Dalrymple’s volume, with its rather misleading title, chronicles a life spent acquiring and reading books. Without snobbery, he revels in everything to do with the printed word. He collects and writes about obvious favorites – Shakespeare, Dr. Johnson, De Quincey, Arthur Koestler – but devotes entire sub-sections of his library to books beyond conventional literary categories -- crime and medicine in particular (he is a retired prison psychiatrist). There’s little of attention-seeking or delectation about Dalrymple’s book obsession. Books are like tools or medicine, useful and sustaining. As he writes: “I am not so much a collector of books as an accumulator of them.” That’s precisely the distinction I would make.
The manner in which I finally acquired a copy of The Pleasure of Thinking might be of interest to Dalrymple. I ordered it last week through interlibrary loan (ILL) at my university library. On Wednesday I received an email saying it had arrived. When I reported to the circulation desk the librarian told me the book could only be used in the library. I couldn’t borrow it to read at home. The volume came from half a continent away, from the holdings of the Library of Congress. The librarian suggested I try to order the book again, specifying that it be a fully circulating copy, and I did.
Thursday morning I received another email, this one from a woman in the ILL department. According to the OCLC (Online Computer Library Center), she reported, the only library copy available in the U.S. is the restricted one from the Library of Congress. “I would suggest you speak with a Reference Librarian about purchasing, but the cost for a hardcopy [is] USED $862.26, NEW $1992.97,” she wrote, and included the pertinent link to Amazon.com. The price printed on the cover of the book is £12.99 – about $20.28. Then the ILL librarian presented me with an unexpected gift: “I understand you would prefer to take this book out of the library; in this case I'm giving our Circulation staff authorization to give you this book. You have requested several books through Interlibrary Loan and you have a good reputation with our department and the library, so I do not have any issues with you taking the book out of the library.”
Librarians and other book people can be monsters, like the rest of the species, but I had stumbled upon an angel, and yet another happy example of book-driven serendipity. For Dalrymple, serendipity is the essence of the bookish life, the reason we haunt bookshops, libraries and other peoples’ shelves. It is also precisely the quality most vulnerable to the ease and convenience of the internet.
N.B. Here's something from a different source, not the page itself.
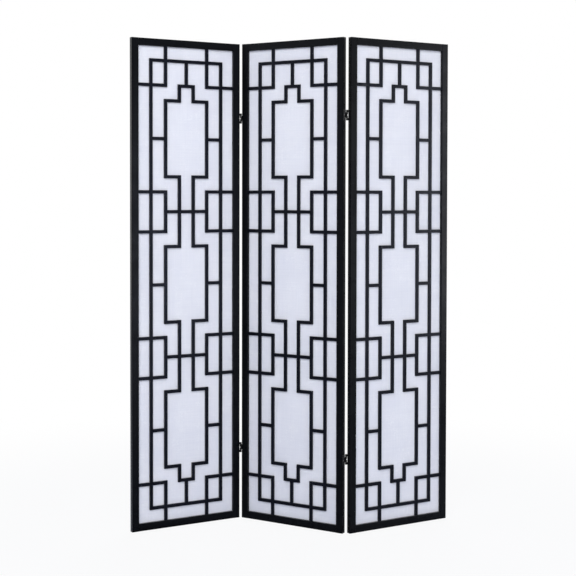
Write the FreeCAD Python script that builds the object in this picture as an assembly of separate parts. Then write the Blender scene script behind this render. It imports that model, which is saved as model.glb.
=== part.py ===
import FreeCAD, Part
import math
import os

# Shoji folding screen.  Three panels stand in a zigzag and fold both ways on slim hinges.
# Each panel is a mortised frame round a lattice of halved bars, backed with paper.
# Millimetres and degrees.  +X runs along the screen, +Y to its back and +Z up.
# The origin is on the floor, under the centre of the middle panel.

# Panels, and how they stand
panel_height = 1785.0
panel_width = 438.0
panel_thickness = 19.0
panel_gap = 8.0             # between two panels opened flat
middle_turn = -32.2         # of the middle panel, from +X
left_fold = 62.3            # of the left panel, from flat, on the front pins
right_fold = 63.4           # of the right panel, from flat, on the rear pins

# Panel frame
stile_width = 27.0
rail_width = 27.0
arris_chamfer = 1.0
tenon_length = 18.0
tenon_thickness = 7.0
tenon_shoulder = 4.0        # of the rail, on both sides of the tenon
mortise_room = 1.0          # beyond the end of the tenon
rebate_width = 6.0

# Lattice bars, and where their centre lines run
bar_width = 12.0
bar_thickness = 7.5
lattice_setback = 3.5       # behind the front of the frame
bar_housing = 3.0           # how deep the bars are let into the frame
border_inset = 50.4         # border bar to the frame's inner edge
tie_run = 58.1              # border bar to the side of a window
neck_half = 28.0            # centre line to a neck
crown_height = 89.5         # end bar to the cap bar
step_rise = 55.0            # end of a window to the bar beyond it
square_half = 72.5          # end of a side square to the cross bar through its middle

# Paper, and the beads that hold it in the rebate
paper_thickness = 0.5
paper_room = 0.5            # between the paper's edge and the rebate
bead_setback = 0.5          # in front of the back of the frame

# Two-way hinges
hinge_height = 38.0
upper_hinge_drop = 278.0    # top of the panel to the middle of the hinge
lower_hinge_rise = 267.0    # floor to the middle of the hinge
leaf_thickness = 1.5
web_thickness = 1.5
pin_offset = 0.75           # pin axis in front of, or behind, the panel's face
pin_radius = 2.0
pin_fit = 0.05              # radial, in every knuckle
barrel_sides = 10           # flats that a barrel is drawn with, inside and out
barrel_room = 0.4           # between a barrel and what turns past it
leaf_knuckle = 9.0
knuckle_room = 0.3          # between knuckles, along the pin
bare_pin = 4.4              # length of pin in view, halfway up

# Hinge screws
screw_head_radius = 2.8
screw_radius = 1.4
screw_length = 14.0
screw_margin = 8.0          # from the end of the leaf
screw_sides = 6

# The panel's middle planes and edges, in its own frame
half_width = panel_width / 2
half_thickness = panel_thickness / 2
half_height = panel_height / 2
opening_half = half_width - stile_width
lattice_front = lattice_setback - half_thickness
lattice_middle = lattice_front + bar_thickness / 2
lattice_back = lattice_front + bar_thickness
paper_back = lattice_back + paper_thickness

# Columns of the lattice, from the centre line
border_column = opening_half - border_inset
side_column = border_column - tie_run
stile_column = opening_half + bar_housing - bar_width / 2

# Rows of the lattice, from the middle of the panel
end_row = half_height - rail_width - border_inset
cap_row = end_row - crown_height
window_half = (cap_row - 3 * step_rise - 2 * square_half) / 3
first_step_row = window_half
first_square_row = first_step_row + step_rise
cross_row = first_square_row + square_half
last_square_row = cross_row + square_half
second_step_row = last_square_row + step_rise
tie_row = second_step_row + window_half
third_step_row = tie_row + window_half
rail_row = half_height - rail_width + bar_housing - bar_width / 2

# Hinge sizes that follow from the others
hinge_x = half_width + panel_gap / 2
pin_y = half_thickness + pin_offset
barrel_radius = panel_gap / 2 - barrel_room
barrel_reach = barrel_radius + barrel_room
knuckle_base = leaf_knuckle + knuckle_room
link_knuckle = hinge_height / 2 - knuckle_base - bare_pin / 2
hinge_rises = {
    "upper": panel_height - upper_hinge_drop - hinge_height / 2,
    "lower": lower_hinge_rise - hinge_height / 2,
}

UP = FreeCAD.Vector(0, 0, 1)
ALONG = FreeCAD.Vector(1, 0, 0)


def box(x, y, z):
    """Box between two limits along each axis, in either order."""
    (x0, x1), (y0, y1), (z0, z1) = sorted(x), sorted(y), sorted(z)
    return Part.makeBox(x1 - x0, y1 - y0, z1 - z0, FreeCAD.Vector(x0, y0, z0))


def ring(radius, sides):
    """Corners of a regular polygon on a circle, the first one repeated at the end."""
    angles = [2 * math.pi * step / sides for step in range(sides)] + [0]
    return [(radius * math.cos(angle), radius * math.sin(angle)) for angle in angles]


def barrel(radius, y, z):
    """Upright bar with flats, its corners on the radius, between two heights."""
    points = [FreeCAD.Vector(x, y + dy, z[0]) for x, dy in ring(radius, barrel_sides)]
    return Part.Face(Part.makePolygon(points)).extrude(FreeCAD.Vector(0, 0, z[1] - z[0]))


def bore(y, z):
    """What is cut from a barrel for its pin, with flats that clear the pin all round."""
    return barrel((pin_radius + pin_fit) / math.cos(math.pi / barrel_sides), y, z)


def moved(shape, x=0, y=0, z=0):
    """Copy of a shape, shifted."""
    copy = shape.copy()
    copy.translate(FreeCAD.Vector(x, y, z))
    return copy


def about_face(shape):
    """Copy of a shape, turned half round about the panel's upright centre line."""
    copy = shape.copy()
    copy.rotate(FreeCAD.Vector(), UP, 180)
    return copy


def upside_down(shape):
    """Copy of a shape, turned over end for end with its front still in front."""
    copy = shape.copy()
    copy.rotate(FreeCAD.Vector(0, 0, half_height), FreeCAD.Vector(0, 1, 0), 180)
    return copy


def eased(solid, direction):
    """The solid with the arrises along one direction taken off."""
    edges = [edge for edge in solid.Edges if abs(edge.tangentAt(0).dot(direction)) > 0.99]
    return solid.makeChamfer(arris_chamfer, edges)


def both_ways(distance):
    """A distance from the centre, and its mirror image."""
    return (-distance, distance)


# ---------------------------------------------------------------- lattice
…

Booksellers tell him young people increasingly visit their shops with a single title in mind. If it’s not in stock, they leave – no browsing, no letting go of the strictly utilitarian, no faith that a better book may be waiting for them. Dalrymple writes:
“They cannot know, then, the pleasures of serendipity, for their view of books is entirely an instrumental one, a means to an end, say the completion of an assignment. They have been brought up in an educational environment in which everything that is taught is of supposed relevance to their lives as they now are, or soon will be; indeed, any lack of such relevance is an alleged explanation of their ill-behaviour or refractoriness in learning. The notion that the irrelevance of subject matter to their current lives might enrich those lives and enlarge their outlook, by increasing what counts as relevant for them, is utterly alien. We live in an age that praises diversity and imposes uniformity.”